- AIM:
Look through the material below. Copy each line that contains the string "record".

## START STORED DATA

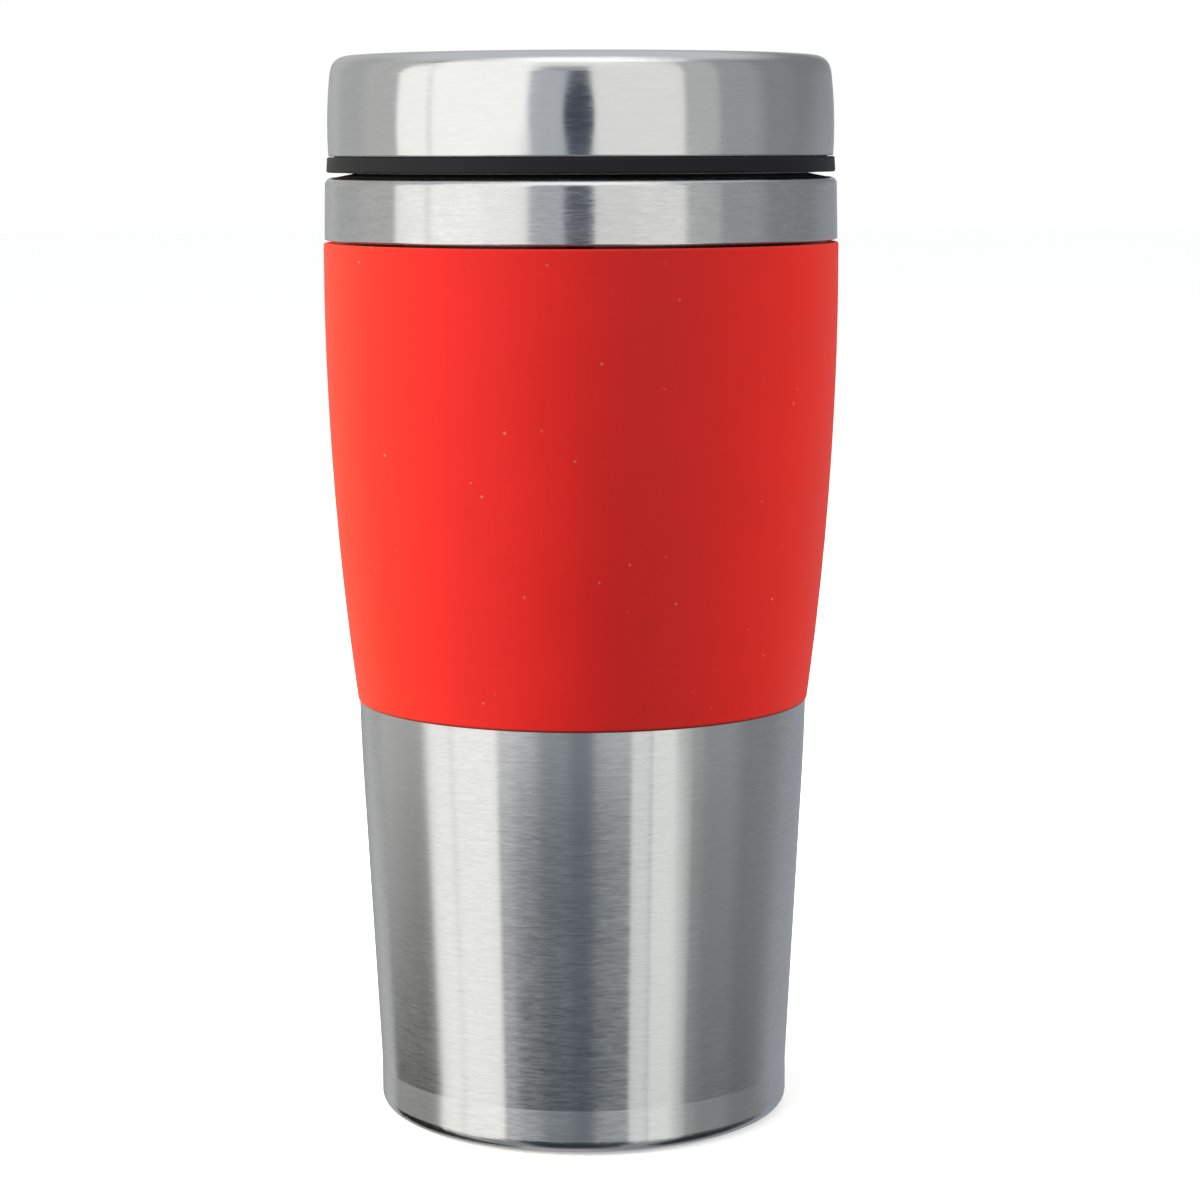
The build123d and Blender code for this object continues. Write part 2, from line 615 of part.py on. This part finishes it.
with BuildPart() as lid_insulation:
    with BuildSketch(Plane.XY.offset(LID_FOAM_BOTTOM_Z)):
        Circle(LID_WALL_RADIUS - LID_WALL - FOAM_GAP)
        with Locations((0, DRINK_Y)):
            SlotOverall(
                DRINK_LENGTH + 2 * (SPOUT_WALL + FOAM_GAP),
                DRINK_WIDTH + 2 * (SPOUT_WALL + FOAM_GAP),
                mode=Mode.SUBTRACT,
            )
        with Locations((0, VENT_Y)):
            Circle(VENT_TUBE_RADIUS + FOAM_GAP, mode=Mode.SUBTRACT)
    extrude(amount=LID_FOAM_TOP_Z - LID_FOAM_BOTTOM_Z)

with BuildPart() as inner_cover:
    with BuildSketch(Plane.XY.offset(PLUG_BOTTOM_Z)):
        Circle(COVER_RADIUS)
        with PolarLocations(COVER_HOLE_CIRCLE, COVER_HOLES):
            Circle(COVER_HOLE_RADIUS, mode=Mode.SUBTRACT)
    extrude(amount=COVER_THICKNESS)

with BuildPart() as cover_seal:
    seal_bottom = PLUG_BOTTOM_Z + COVER_THICKNESS
    add(ring_section(
        COVER_SEAL_INNER_RADIUS, COVER_RADIUS - 2 * SNUG, seal_bottom, seal_bottom + COVER_SEAL_THICKNESS
    ))
    revolve(axis=Axis.Z)

# ================= slider =================

seal_length = DRINK_LENGTH + 2 * SLIDER_SEAL_LAP
seal_width = DRINK_WIDTH + 2 * SLIDER_SEAL_LAP

with BuildPart() as thumb_slider:
    slider_bottom = TRACK_FLOOR_Z + 2 * SNUG
    with BuildSketch(Plane.XY.offset(slider_bottom)):
        with Locations((0, SLIDER_Y)):
            SlotOverall(SLIDER_LENGTH, SLIDER_WIDTH, rotation=90)
    extrude(amount=SLIDER_TOP_Z - slider_bottom)
    fillet(thumb_slider.edges().group_by(Axis.Z)[-1], radius=SLIDER_EDGE)
    with BuildSketch(Plane.XY.offset(SLIDER_TOP_Z - RIB_ROOT)):
        for rib in range(RIB_COUNT):
            with Locations((0, RIB_Y + (rib - (RIB_COUNT - 1) / 2) * RIB_SPACING)):
                SlotOverall(RIB_LENGTH, RIB_WIDTH)
    extrude(amount=RIB_ROOT + RIB_HEIGHT)
    with BuildSketch(Plane.XY.offset(CLIP_TOP_Z - CLIP_THICKNESS)):
        with Locations((0, STEM_Y)):
            Rectangle(STEM_WIDTH, STEM_LENGTH)
    extrude(amount=slider_bottom - CLIP_TOP_Z + CLIP_THICKNESS)
    with BuildSketch(Plane.XY.offset(slider_bottom)):
        with Locations((0, DRINK_Y)):
            SlotOverall(seal_length + 2 * SNUG, seal_width + 2 * SNUG)
    extrude(amount=SLIDER_SEAL_DEPTH, mode=Mode.SUBTRACT)

with BuildPart() as slider_seal:
    with BuildSketch(Plane.XY.offset(TRACK_FLOOR_Z + SNUG)):
        with Locations((0, DRINK_Y)):
            SlotOverall(seal_length, seal_width)
    extrude(amount=SLIDER_SEAL_DEPTH + SNUG)

with BuildPart() as slider_clip:
    with BuildSketch(Plane.XY.offset(CLIP_TOP_Z - CLIP_THICKNESS)):
        with Locations((0, STEM_Y)):
            Rectangle(CLIP_WIDTH, CLIP_LENGTH)
            Rectangle(STEM_WIDTH + SNUG, STEM_LENGTH + SNUG, mode=Mode.SUBTRACT)
    extrude(amount=CLIP_THICKNESS)

PIECES = {
    "outer_shell": outer_shell,
    "base_plate": base_plate,
    "base_pad": base_pad,
    "grip_sleeve": grip_sleeve,
    "collar_ring": collar_ring,
    "liner": liner,
    "liner_seal": liner_seal,
    "neck_ring": neck_ring,
    "insulation_sleeve": insulation_sleeve,
    "insulation_disc": insulation_disc,
    "lid_gasket": lid_gasket,
    "lid_cap": lid_cap,
    "lid_body": lid_body,
    "lid_deck": lid_deck,
    "track_tray": track_tray,
    "tray_screws": tray_screws,
    "lid_insulation": lid_insulation,
    "inner_cover": inner_cover,
    "cover_seal": cover_seal,
    "thumb_slider": thumb_slider,
    "slider_seal": slider_seal,
    "slider_clip": slider_clip,
}
for name, piece in PIECES.items():
    piece.part.label = name
    export_step(piece.part, f"parts/{name}.step")
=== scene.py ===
import json
import math

import bmesh
import bpy
from mathutils import Matrix, Vector


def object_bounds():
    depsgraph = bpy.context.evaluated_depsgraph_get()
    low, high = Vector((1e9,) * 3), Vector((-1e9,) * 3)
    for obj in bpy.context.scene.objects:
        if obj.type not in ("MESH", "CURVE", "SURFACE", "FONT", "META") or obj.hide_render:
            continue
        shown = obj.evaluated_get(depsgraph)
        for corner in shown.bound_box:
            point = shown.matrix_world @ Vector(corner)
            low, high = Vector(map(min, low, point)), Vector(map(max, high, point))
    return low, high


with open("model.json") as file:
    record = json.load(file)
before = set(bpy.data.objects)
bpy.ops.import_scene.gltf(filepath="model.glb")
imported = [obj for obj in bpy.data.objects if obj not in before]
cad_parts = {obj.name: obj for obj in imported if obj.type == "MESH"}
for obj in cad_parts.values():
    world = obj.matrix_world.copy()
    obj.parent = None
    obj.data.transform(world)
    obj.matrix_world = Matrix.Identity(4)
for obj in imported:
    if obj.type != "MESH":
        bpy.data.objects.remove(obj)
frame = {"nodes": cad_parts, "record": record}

CAD_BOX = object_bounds()
NODES = frame["nodes"]

# ---- the view: a 100 mm lens at the height of the lid, 0.55 m in front of the mug ----
CAMERA_PLACE = (0.002965, -0.5525, 0.1610)
CAMERA_DOWN = 7.73                  # degrees below the horizon
CAMERA_ROLL = 0.148                 # degrees clockwise
LENS = 99.63
SENSOR = 36.0

# ---- the studio: panels of light and shade round the mug, painted one over the other ----
# Angles are degrees. Azimuth 0 is in front of the mug and 90 on its right.
# (azimuth, elevation) of the middle, (half width, half height), roundness of the corners, softness, colour
ROOM = (0.27, 0.275, 0.28)
PANELS = [
    ((-140, 0), (62, 95), 6, 0.10, (0.52, 0.52, 0.51)),           # pale wall behind on the left
    ((-128, 0), (14, 80), 6, 0.50, (0.46, 0.46, 0.46)),           # a duller strip in it
    ((0, 90), (400, 48), 6, 0.25, (0.62, 0.63, 0.65)),            # ceiling
    ((0, 46), (48, 20), 2.5, 0.60, (1.35, 1.35, 1.33)),           # soft light above the front
    ((-67, -5), (23, 28), 3.5, 0.07, (1.13, 1.12, 1.07)),         # left soft box
    ((-46, 15), (27, 27), 4, 0.26, (1.17, 1.16, 1.12)),           # its upper part, round towards the front
    ((-71, -5), (1.6, 24), 4, 0.60, (0.96, 0.95, 0.92)),          # a fold in its cloth
    ((-6, -36), (36, 26), 6, 0.16, (0.54, 0.58, 0.61)),           # front edge of the table
    ((-5, -36), (17, 25), 4, 0.45, (0.34, 0.39, 0.43)),           # darker towards its middle
    ((-5, -46), (36, 29), 6, 0.14, (0.02, 0.03, 0.04)),           # and dark below it
    ((43, -17), (16.5, 12), 6, 0.07, (0.97, 0.99, 0.95)),         # right soft box, low
    ((30.5, -17), (5, 12), 6, 0.15, (0.84, 0.87, 0.85)),          # its near edge
    ((35.8, -17), (0.8, 12), 6, 0.60, (0.55, 0.57, 0.56)),        # and the pole beside it
    ((72, 4), (17, 30), 4, 0.40, (0.36, 0.365, 0.37)),            # grey wall on the right
    ((57, 8), (8, 22), 6, 0.25, (0.50, 0.51, 0.50)),              # frame of the right soft box
    ((26, 9), (22, 20), 5, 0.10, (0.88, 0.88, 0.85)),             # right soft box, high
    ((-12, 4), (11, 12), 2.5, 0.14, (0.50, 0.52, 0.55)),          # grey gap between the boxes
    ((-0.5, 2.8), (7.0, 9.6), 2.2, 0.10, (0.06, 0.07, 0.10)),     # dark camera
    ((-108, -12), (20, 7), 4, 0.30, (0.58, 0.58, 0.56)),          # edge of the table on the left
    ((-114, -44), (26, 27), 6, 0.10, (0.01, 0.01, 0.01)),         # its shadowed underside
    ((100, -45), (40, 24), 6, 0.14, (0.02, 0.025, 0.025)),        # and the same on the right
    ((142, 14), (28, 18), 6, 0.40, (0.23, 0.235, 0.24)),          # dark wall behind on the right
    ((165, -30), (40, 34), 4, 0.35, (0.34, 0.36, 0.39)),          # paler table behind
]
# place, diameter, watts and colour of the large lights that give the matt parts their shading
SOFT_LIGHTS = {
    "key": ((-1.15, -0.35, 0.45), 0.7, 21.0, (1.0, 0.93, 0.76)),
    "fill": ((1.25, 0.12, 0.30), 0.5, 14.5, (1.0, 0.95, 0.92)),
    "rim": ((-1.05, 0.58, 0.35), 0.25, 34.0, (1.0, 0.86, 0.42)),
}
FLOOR_HALF_SIZE = 6.0
FLOOR_GAP = 0.00005                 # keeps the floor off the face of the rubber pad
FLOOR_GREYS = (0.92, 0.94)
FLOOR_CLOUD_SCALE = 3.0
FLOOR_ROUGHNESS = 0.9
FLOOR_GLOW = 0.35                   # lifts the floor towards white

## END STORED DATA

- CORRECT RESULT:
    record = json.load(file)
frame = {"nodes": cad_parts, "record": record}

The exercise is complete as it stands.